Даль глаз не спускал с верблюда.
Цену узнаешь, как потеряешь.
ДОКТОР ДАЛЬ СТРОИТ МОСТ
Походы… Походы… В рассветных лучах пылает слепящим пламенем звонкая медь трубы. Вста-а-вай! Поспева-а-ай! Ша-а-га-ай!
Встают. Шагают.
1830-й. Беспокойный год. Баррикадами революции туго перепоясались парижские улицы. Шли по дорогам, стучали тяжелыми башмаками, словно гвозди в землю вбивая, восставшие немецкие крестьяне. А в Италии чистили оружие деятели тайных обществ — ждали своего часа.
На парижские залпы отозвалась Польша. Не захотела признавать больше власть русского царя. Константин Павлович, царев брат и наместник в Польше, удирал в одном халате, когда к его покоям подступили восставшие. Сетовал: «Неблагодарные! А я-то хотел быть им отцом родным!» В частях и гарнизонах будили солдат голосистые трубы. Русская армия выступала подавлять мятеж.

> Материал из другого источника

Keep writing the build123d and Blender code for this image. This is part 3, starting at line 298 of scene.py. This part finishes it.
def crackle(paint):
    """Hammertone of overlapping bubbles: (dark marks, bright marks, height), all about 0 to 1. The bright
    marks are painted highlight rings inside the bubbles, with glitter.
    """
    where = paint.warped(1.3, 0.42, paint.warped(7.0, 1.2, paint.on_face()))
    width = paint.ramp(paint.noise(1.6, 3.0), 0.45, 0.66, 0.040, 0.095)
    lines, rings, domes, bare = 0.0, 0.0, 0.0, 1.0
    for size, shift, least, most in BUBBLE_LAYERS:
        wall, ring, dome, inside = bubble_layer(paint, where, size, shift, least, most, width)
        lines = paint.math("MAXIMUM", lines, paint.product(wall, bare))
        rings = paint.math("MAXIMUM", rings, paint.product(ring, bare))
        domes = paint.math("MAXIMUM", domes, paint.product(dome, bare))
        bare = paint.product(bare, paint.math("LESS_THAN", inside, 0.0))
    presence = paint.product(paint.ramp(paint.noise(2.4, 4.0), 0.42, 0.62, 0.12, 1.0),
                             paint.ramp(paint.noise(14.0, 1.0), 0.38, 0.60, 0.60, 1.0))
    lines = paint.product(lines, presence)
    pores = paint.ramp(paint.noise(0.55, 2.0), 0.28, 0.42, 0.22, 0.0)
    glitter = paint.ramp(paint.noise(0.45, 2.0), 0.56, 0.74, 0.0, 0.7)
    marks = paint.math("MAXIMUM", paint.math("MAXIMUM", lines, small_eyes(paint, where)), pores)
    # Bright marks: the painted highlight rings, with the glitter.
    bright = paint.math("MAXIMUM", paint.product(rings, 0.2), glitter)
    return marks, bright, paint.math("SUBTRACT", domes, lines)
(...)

Часть, в которой служил Даль, перешла польскую границу с юго-востока. После первых стычек стали поступать в лазарет пленные.

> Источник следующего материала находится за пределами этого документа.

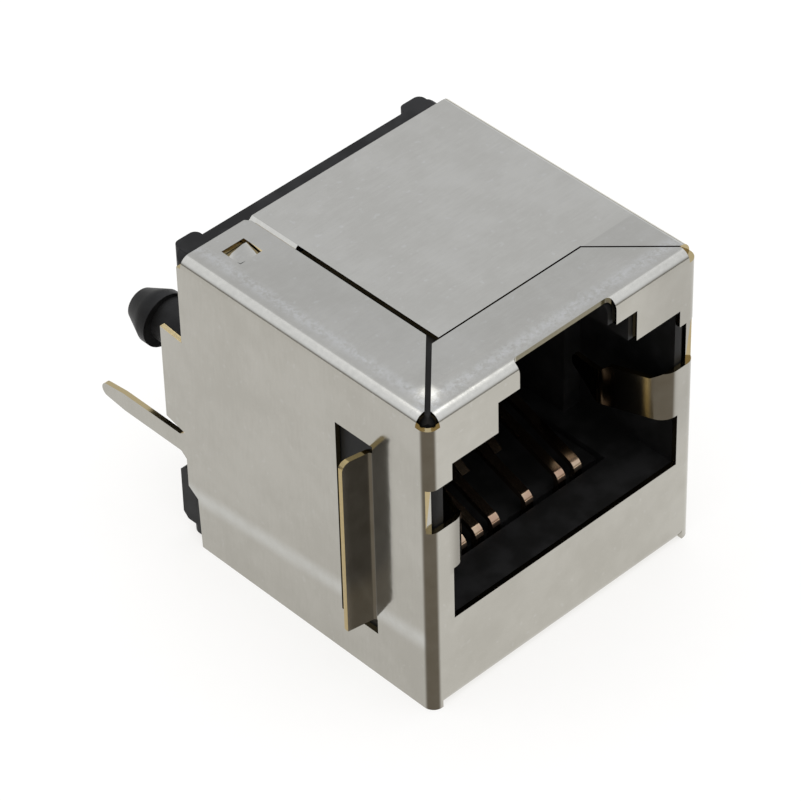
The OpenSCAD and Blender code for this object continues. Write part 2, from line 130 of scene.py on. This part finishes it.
# Where each part of the folded sheet starts, in millimetres: its mask rises from the first
# number to the second. A band has its middle and half its width. Heights are from the bottom.
sheetPlaces = {
    "tabReach": 1.4,                # how far each panel tab stands out from its wall
    "tabFold": (0.05, 0.2),         # out from the wall
    "tabHead": (5.0, 6.6),          # upper half of a tab
    "wallFold": (0.02, 0.3),        # in from either wall
    "wallBandDepth": (0.02, 0.1),        # lighter band on the left wall
    "wallBandPlace": (4.1, 0.75),
    "wallBandSlope": 0.07,               # its fall towards the back
    "panelLeft": (-4.06, -4.02),    # main top panel, from the middle
    "panelFront": (3.5, 3.6),       # and back from the front
    "stripHighlightBand": (1.05, 0.5),       # painted highlight band along the left strip, in from the wall
    "lipHighlightBand": (1.0, 0.6),          # painted highlight band along the front lip, back from the front
    "sagRun": (0.2, 2.1),           # top sheet beside its folds
    "frontSkin": (0.30, 0.35),      # front panel, back from the front
    "endRun": (3.0, 6.5),           # its right end, from the middle
    "endRise": (4.0, 8.0),
    "keyHalf": (3.1, 3.3),          # keyway, from the middle
    "keyRise": (15.2, 15.4),
    "bladeHalf": (5.9, 7.1),        # spring fingers, from the middle
    "bladeFoot": (7.4, 7.6),
    "bladeHead": (10.4, 10.5),
    "bladeGlintPlace": (5.92, 0.1),     # painted gold highlight along a finger's bend
}

# The same for parts told by the way the sheet faces, on the components of its unit normal
sheetFacing = {
    "top": (0.6, 0.9),
    "crestStart": (0.45, 0.75),     # rounded top folds
    "crestEnd": (0.955, 0.995),
    "cornerFold": (0.03, 0.34),     # upright fold between the front and the left wall, painted with a dark reflection
    "cornerTilt": (0.1, 0.4),
    "cornerSide": (-0.1, 0.1),
}


def sheetRegions(place, normal):
    # Masks of the shield's parts
    at, facing = sheetPlaces, sheetFacing
    right = shieldHigh.x / mm - at["tabReach"]
    x, y, z = split(place)
    across = abs(x)
    inward = x - (shieldLow.x / mm + at["tabReach"])    # from the left wall
    back = y - shieldLow.y / mm                         # from the front
    up = z - shieldLow.z / mm                           # from the bottom
    nx, ny, nz = split(normal)
    top = nz.step(*facing["top"])
    tab = (across - right).step(*at["tabFold"])
    panel = x.step(*at["panelLeft"]) * back.step(*at["panelFront"])
    blade = ((1 - across.step(*at["bladeHalf"])) * up.step(*at["bladeFoot"])
             * (1 - up.step(*at["bladeHead"])))
    leftWall = 1 - inward.step(*at["wallFold"])
    rightWall = 1 - (right - x).step(*at["wallFold"])
    bands = inward.near(*at["stripHighlightBand"]) + back.near(*at["lipHighlightBand"])
    leftWallBand = (up + back * at["wallBandSlope"]).near(*at["wallBandPlace"])
    return {
        "fold": ((nx * ny).step(*facing["cornerFold"]) * (1 - nz.step(*facing["cornerTilt"]))
                 * (1 - nx.step(*facing["cornerSide"]))),
        "crest": nz.step(*facing["crestStart"]) * (1 - nz.step(*facing["crestEnd"])),
        "inset": bands.clamped() * top,
        "lap": (1 - panel) * top,
        "wall": (leftWall + rightWall).clamped(),
        "wallBand": (1 - inward.step(*at["wallBandDepth"])) * leftWallBand,
        "sag": inward.step(*at["sagRun"]) * back.step(*at["sagRun"]),
        "end": ((1 - back.step(*at["frontSkin"])) * x.step(*at["endRun"])
                * up.step(*at["endRise"])),
        "key": (1 - across.step(*at["keyHalf"])) * up.step(*at["keyRise"]),
        "tab": tab,
        "tabHigh": tab * up.step(*at["tabHead"]),
        "blade": blade,
        "bladeGlint": across.near(*at["bladeGlintPlace"]) * blade,
    }


plating = {
    "light": (0.475, 0.460, 0.415),
    "dull": (0.435, 0.420, 0.375),
    "toneShares": (0.5, 0.3, 0.2),      # of cloud, patch and rolling marks
    "toneRange": (0.35, 0.65),
    "fleck": (0.60, 0.60, 0.59),
    "fleckRange": (0.68, 0.76),
    "fleckCover": 0.16,
    "insetHighlightRange": (0.35, 0.6),
    "insetHighlightCover": 0.35,                 # painted highlight bands on the strip and the lip, in the fleck colour
    # painted highlight colour on the crests of the folds
    "paler": (0.78, 0.755, 0.68),
    "crestHighlightCover": (0.3, 0.8),            # painted highlight on the crests of the folds
    "leftWallBand": (0.58, 0.585, 0.57),
    "wallBandCover": (0.25, 0.75),
    # painted dark reflection colour
    "darkReflection": (0.085, 0.070, 0.048),
    "darkReflectionCover": (0.88, 1.0),         # painted dark reflection on tabs, fingers and the upright fold
    "tabShade": (0.030, 0.024, 0.016),  # upper half of the tabs
    "bareEdgeAndGlint": (0.44, 0.34, 0.16),
    "bareCover": (0.7, 1.0),
    "fingerGlintCover": 0.8,
    "keyEdge": (0.16, 0.14, 0.08),
    "lapShadeTone": 0.90,                    # painted shade on the lip and left strip beside the main panel
    # painted shade on both side walls
    "wallShadeTone": 0.86,
    "frontShadeTone": 0.84,                  # painted shade on the right end of the front panel
    "cloudSize": 0.35,                  # sizes are per millimetre
    "patchSize": 1.085,
    "fleckSize": 3.5,
    "streakSize": 4.2,
    "grainSize": 9.0,
    "rolledSize": (1.2, 9.0, 1.2),
    "roughness": 0.08,
    "patchRoughness": 0.05,
    "grainRoughness": 0.03,
    "waveHeight": 0.014,                # heights are in millimetres
    "grainHeight": 0.0008,
    "sagHeight": 0.11,                  # how far the top sheet falls towards its folds
}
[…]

Доктор Даль спасал от смерти людей, которые шли умирать за свободу. Возвращенных к жизни отправляли в тюрьмы, в Сибирь. Восставших называли «врагами», «бунтовщиками». А «враги», «бунтовщики» говорили солдатам: «Сражаемся за нашу и вашу свободу!» Даль говорил про восставших что положено, больше помалкивал. О чем он думал? Кто знает, коли помалкивал. А если что и думал, — кого интересовало и что могло изменить мнение простого военного врача, затерянного в глубинах многотысячной русской армии. Исполнял приказ.